What the exercise asks:
Give the data below again, word for word.

Raw data:
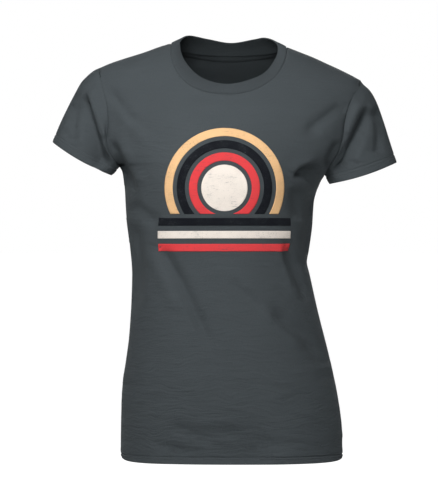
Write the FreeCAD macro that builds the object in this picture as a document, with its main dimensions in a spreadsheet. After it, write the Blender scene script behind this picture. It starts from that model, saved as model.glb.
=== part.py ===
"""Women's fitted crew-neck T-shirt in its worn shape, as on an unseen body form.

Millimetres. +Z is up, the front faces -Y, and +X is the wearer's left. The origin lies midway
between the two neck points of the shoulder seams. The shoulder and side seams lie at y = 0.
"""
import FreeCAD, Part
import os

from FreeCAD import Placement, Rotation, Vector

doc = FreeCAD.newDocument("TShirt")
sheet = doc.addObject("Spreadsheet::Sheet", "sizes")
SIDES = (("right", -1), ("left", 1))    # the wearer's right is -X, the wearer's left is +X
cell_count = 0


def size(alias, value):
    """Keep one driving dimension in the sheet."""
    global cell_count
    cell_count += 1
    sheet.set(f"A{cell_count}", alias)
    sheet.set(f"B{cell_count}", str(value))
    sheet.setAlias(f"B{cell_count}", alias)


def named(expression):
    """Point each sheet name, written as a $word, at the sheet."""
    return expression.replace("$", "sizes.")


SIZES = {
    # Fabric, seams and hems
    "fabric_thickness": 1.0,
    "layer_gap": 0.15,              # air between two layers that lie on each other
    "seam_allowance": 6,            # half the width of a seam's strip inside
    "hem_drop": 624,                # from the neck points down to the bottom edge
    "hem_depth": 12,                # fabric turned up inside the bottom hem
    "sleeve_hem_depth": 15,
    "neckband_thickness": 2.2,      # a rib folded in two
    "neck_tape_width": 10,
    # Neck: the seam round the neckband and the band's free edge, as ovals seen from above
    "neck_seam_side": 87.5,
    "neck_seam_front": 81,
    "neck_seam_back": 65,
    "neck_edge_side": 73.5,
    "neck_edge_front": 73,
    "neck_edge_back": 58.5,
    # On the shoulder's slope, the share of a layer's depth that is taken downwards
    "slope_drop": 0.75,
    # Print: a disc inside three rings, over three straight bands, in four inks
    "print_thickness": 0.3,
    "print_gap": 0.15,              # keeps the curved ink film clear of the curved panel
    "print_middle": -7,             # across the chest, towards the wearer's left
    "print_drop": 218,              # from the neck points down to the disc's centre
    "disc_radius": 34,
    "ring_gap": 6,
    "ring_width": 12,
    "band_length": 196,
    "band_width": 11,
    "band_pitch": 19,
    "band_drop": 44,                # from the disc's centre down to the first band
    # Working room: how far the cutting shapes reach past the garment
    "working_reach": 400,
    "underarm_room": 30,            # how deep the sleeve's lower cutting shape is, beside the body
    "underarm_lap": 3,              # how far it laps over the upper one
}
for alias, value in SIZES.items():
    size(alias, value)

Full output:
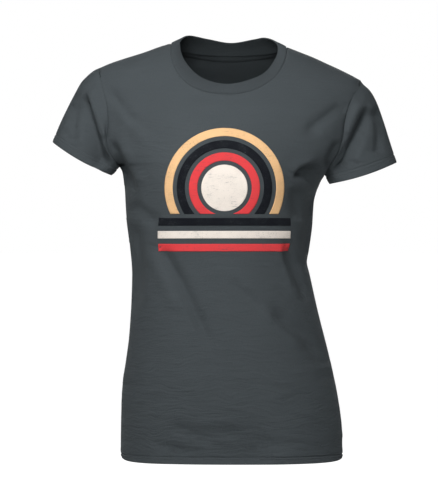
Write the FreeCAD macro that builds the object in this picture as a document, with its main dimensions in a spreadsheet. After it, write the Blender scene script behind this picture. It starts from that model, saved as model.glb.
=== part.py ===
"""Women's fitted crew-neck T-shirt in its worn shape, as on an unseen body form.

Millimetres. +Z is up, the front faces -Y, and +X is the wearer's left. The origin lies midway
between the two neck points of the shoulder seams. The shoulder and side seams lie at y = 0.
"""
import FreeCAD, Part
import os

from FreeCAD import Placement, Rotation, Vector

doc = FreeCAD.newDocument("TShirt")
sheet = doc.addObject("Spreadsheet::Sheet", "sizes")
SIDES = (("right", -1), ("left", 1))    # the wearer's right is -X, the wearer's left is +X
cell_count = 0


def size(alias, value):
    """Keep one driving dimension in the sheet."""
    global cell_count
    cell_count += 1
    sheet.set(f"A{cell_count}", alias)
    sheet.set(f"B{cell_count}", str(value))
    sheet.setAlias(f"B{cell_count}", alias)


def named(expression):
    """Point each sheet name, written as a $word, at the sheet."""
    return expression.replace("$", "sizes.")


SIZES = {
    # Fabric, seams and hems
    "fabric_thickness": 1.0,
    "layer_gap": 0.15,              # air between two layers that lie on each other
    "seam_allowance": 6,            # half the width of a seam's strip inside
    "hem_drop": 624,                # from the neck points down to the bottom edge
    "hem_depth": 12,                # fabric turned up inside the bottom hem
    "sleeve_hem_depth": 15,
    "neckband_thickness": 2.2,      # a rib folded in two
    "neck_tape_width": 10,
    # Neck: the seam round the neckband and the band's free edge, as ovals seen from above
    "neck_seam_side": 87.5,
    "neck_seam_front": 81,
    "neck_seam_back": 65,
    "neck_edge_side": 73.5,
    "neck_edge_front": 73,
    "neck_edge_back": 58.5,
    # On the shoulder's slope, the share of a layer's depth that is taken downwards
    "slope_drop": 0.75,
    # Print: a disc inside three rings, over three straight bands, in four inks
    "print_thickness": 0.3,
    "print_gap": 0.15,              # keeps the curved ink film clear of the curved panel
    "print_middle": -7,             # across the chest, towards the wearer's left
    "print_drop": 218,              # from the neck points down to the disc's centre
    "disc_radius": 34,
    "ring_gap": 6,
    "ring_width": 12,
    "band_length": 196,
    "band_width": 11,
    "band_pitch": 19,
    "band_drop": 44,                # from the disc's centre down to the first band
    # Working room: how far the cutting shapes reach past the garment
    "working_reach": 400,
    "underarm_room": 30,            # how deep the sleeve's lower cutting shape is, beside the body
    "underarm_lap": 3,              # how far it laps over the upper one
}
for alias, value in SIZES.items():
    size(alias, value)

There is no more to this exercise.